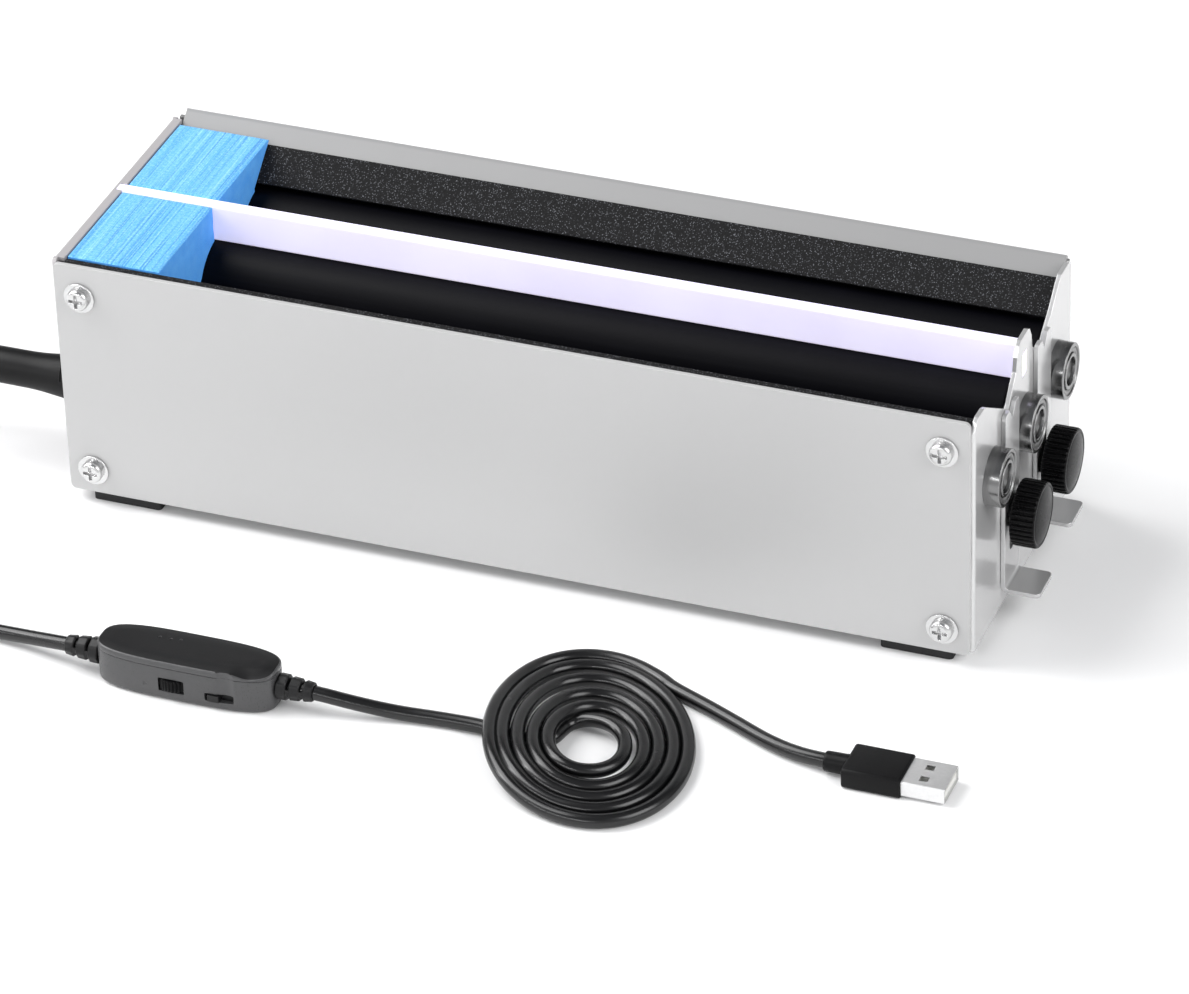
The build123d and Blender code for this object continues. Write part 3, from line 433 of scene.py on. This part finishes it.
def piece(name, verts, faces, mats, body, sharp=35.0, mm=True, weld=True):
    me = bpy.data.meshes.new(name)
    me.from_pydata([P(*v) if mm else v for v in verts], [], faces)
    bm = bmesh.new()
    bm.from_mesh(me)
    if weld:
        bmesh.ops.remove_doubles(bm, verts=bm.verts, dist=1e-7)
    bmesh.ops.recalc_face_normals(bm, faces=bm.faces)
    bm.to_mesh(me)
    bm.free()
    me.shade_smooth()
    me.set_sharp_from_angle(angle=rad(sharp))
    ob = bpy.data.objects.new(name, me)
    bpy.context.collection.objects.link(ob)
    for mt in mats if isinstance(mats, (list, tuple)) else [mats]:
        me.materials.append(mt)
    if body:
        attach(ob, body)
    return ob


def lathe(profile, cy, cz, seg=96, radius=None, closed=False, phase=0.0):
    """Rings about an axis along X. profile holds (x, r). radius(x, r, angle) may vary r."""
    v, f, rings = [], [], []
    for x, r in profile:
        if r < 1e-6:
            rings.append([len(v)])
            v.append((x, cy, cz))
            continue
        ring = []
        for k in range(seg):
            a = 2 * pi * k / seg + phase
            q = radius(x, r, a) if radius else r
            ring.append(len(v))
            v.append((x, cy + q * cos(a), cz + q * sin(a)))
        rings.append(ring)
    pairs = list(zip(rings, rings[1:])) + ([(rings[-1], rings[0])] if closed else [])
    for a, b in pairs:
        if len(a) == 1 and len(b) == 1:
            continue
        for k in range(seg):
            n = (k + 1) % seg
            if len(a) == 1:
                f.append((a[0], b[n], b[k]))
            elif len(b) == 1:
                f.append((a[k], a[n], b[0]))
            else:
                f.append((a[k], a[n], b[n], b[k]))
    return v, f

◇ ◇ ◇

#### [What you need to do]
Extract, word for word, each line of the listing above.

#### [Finished task]
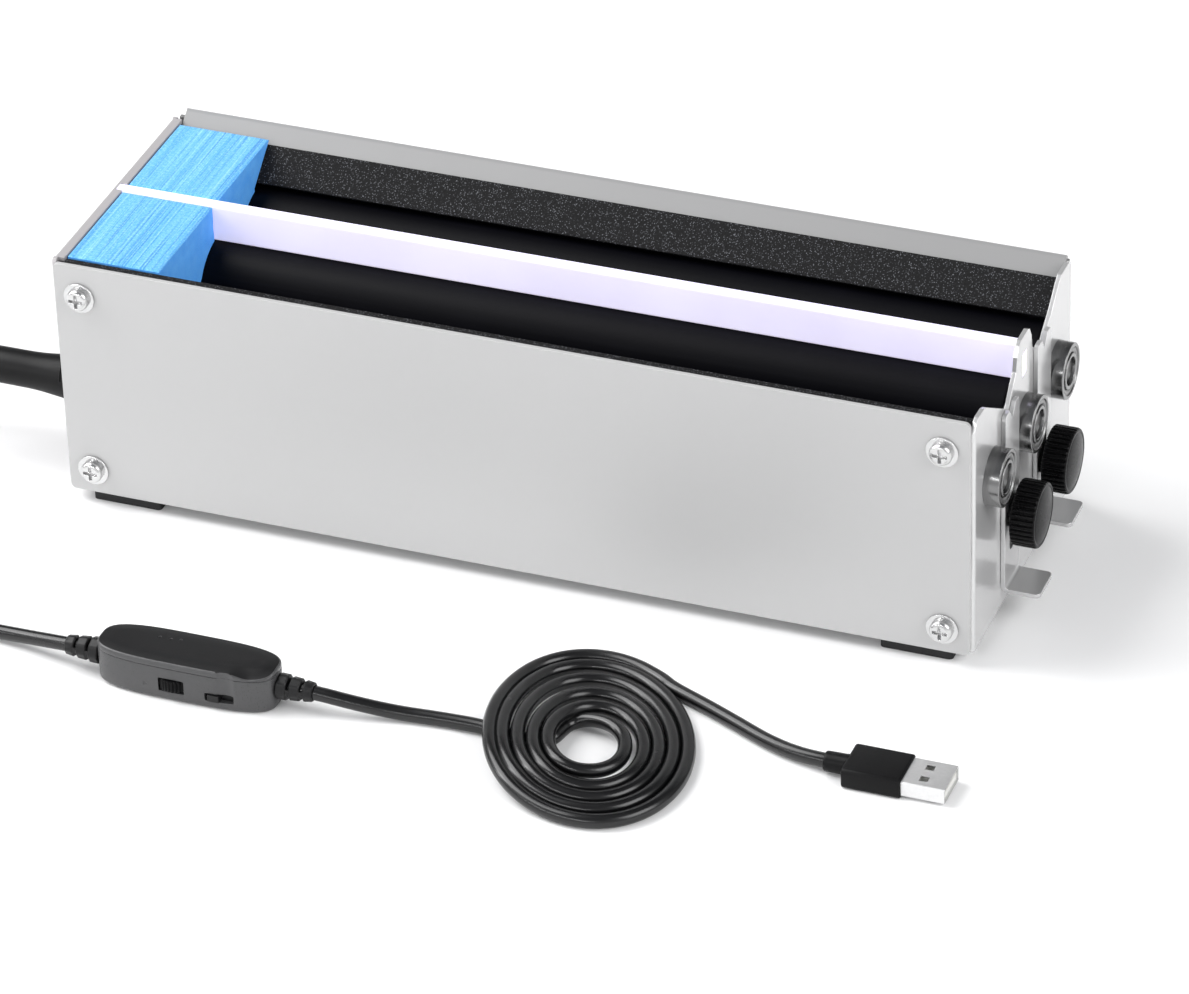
The build123d and Blender code for this object continues. Write part 3, from line 433 of scene.py on. This part finishes it.
def piece(name, verts, faces, mats, body, sharp=35.0, mm=True, weld=True):
    me = bpy.data.meshes.new(name)
    me.from_pydata([P(*v) if mm else v for v in verts], [], faces)
    bm = bmesh.new()
    bm.from_mesh(me)
    if weld:
        bmesh.ops.remove_doubles(bm, verts=bm.verts, dist=1e-7)
    bmesh.ops.recalc_face_normals(bm, faces=bm.faces)
    bm.to_mesh(me)
    bm.free()
    me.shade_smooth()
    me.set_sharp_from_angle(angle=rad(sharp))
    ob = bpy.data.objects.new(name, me)
    bpy.context.collection.objects.link(ob)
    for mt in mats if isinstance(mats, (list, tuple)) else [mats]:
        me.materials.append(mt)
    if body:
        attach(ob, body)
    return ob


def lathe(profile, cy, cz, seg=96, radius=None, closed=False, phase=0.0):
    """Rings about an axis along X. profile holds (x, r). radius(x, r, angle) may vary r."""
    v, f, rings = [], [], []
    for x, r in profile:
        if r < 1e-6:
            rings.append([len(v)])
            v.append((x, cy, cz))
            continue
        ring = []
        for k in range(seg):
            a = 2 * pi * k / seg + phase
            q = radius(x, r, a) if radius else r
            ring.append(len(v))
            v.append((x, cy + q * cos(a), cz + q * sin(a)))
        rings.append(ring)
    pairs = list(zip(rings, rings[1:])) + ([(rings[-1], rings[0])] if closed else [])
    for a, b in pairs:
        if len(a) == 1 and len(b) == 1:
            continue
        for k in range(seg):
            n = (k + 1) % seg
            if len(a) == 1:
                f.append((a[0], b[n], b[k]))
            elif len(b) == 1:
                f.append((a[k], a[n], b[0]))
            else:
                f.append((a[k], a[n], b[n], b[k]))
    return v, f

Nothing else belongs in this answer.